Accordingly, defendant's motion for summary judgment on this issue is denied.
Turning next to defendant's duty to warn, the Court of Appeals inTagle v. Jakob, ( 97 N.Y.2d 165, 169 (2001)) stated: "while the issue of whether a hazard is latent or open and obvious is generally fact-specific and thus usually a jury question . . . a court may determine that a risk was open and obvious as a matter of law when the established facts compel that conclusion . . . and may do so on the basis of clear and undisputed evidence." (internal quotations omitted). Here, the established facts are that a low rise concrete wall and/or wooden pallets caused plaintiff to trip and fall. It is also undisputed that the low rise wall and the pallets were readily observable and that the plaintiff was generally aware of them. Based upon such undisputed facts, this Court finds that the defendant met their initial burden on this portion of their summary judgment motion.

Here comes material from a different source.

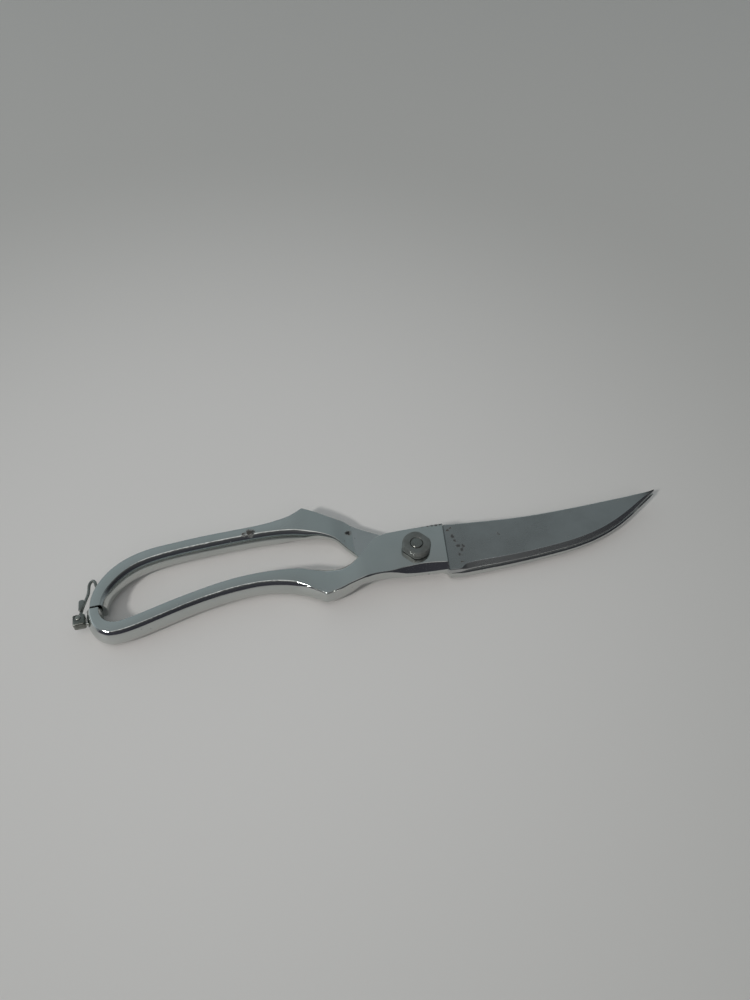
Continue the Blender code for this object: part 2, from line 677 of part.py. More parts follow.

The Court also finds, however, that the plaintiff has raised issues of fact relative to defendant's duty to warn thus defeating defendant's summary judgment motion. The plaintiff alleged that the low rise concrete wall is the same color as the concrete floor with no safety coloring demarcations on it, that it was poorly lit and that pallets obstructed the clear passageway. Although generally when conditions are open and obvious there is no duty to warn. Here, because it was eminently foreseeable that pedestrians would be walking along this dimly lit pathway, where the low rise wall was obscured by wooden pallets and not demarcated by color from the rest of the floor, the defendant had a duty to warn of such hazardous condition.
Accordingly, for the reasons set forth above, defendant's motion for summary judgment is denied.
All papers, including this Decision and Order, are being returned to the attorney for the plaintiff. The signing of this Decision and Order shall not constitute entry or filing under CPLR § 2220. Counsel are not relieved from the applicable provisions of that section respecting filing, entry and notice of entry.
SO ORDERED.
PAPERS CONSIDERED:
1. Notice of Motion for Summary Judgment, dated May 2, 2008, Affirmation in Support of Defendants' Motion for Summary Judgment of Michelle Nolan, dated May 2, 2008, with Exhibits "A" — "F", and accompanying Memorandum of Law of Michelle Nolan, dated May 2, 2008.
2. Affirmation in Opposition of Marie DuSault, dated May 12, 2008, with attached Exhibits0 "A" — "H" (inclusive of the affidavit of Vito Furciniti, dated May 9, 2008 and affidavit of Joseph McHugh, dated May 12, 2008, and accompanying Plaintiff's Memorandum of Law of Marie DuSault, dated May 12, 2008.
3. Reply Affirmation in Further Support of Defendants' Motion for Summary Judgment of Michelle Nolan, dated May 23, 2008, with Exhibits "A" — "C".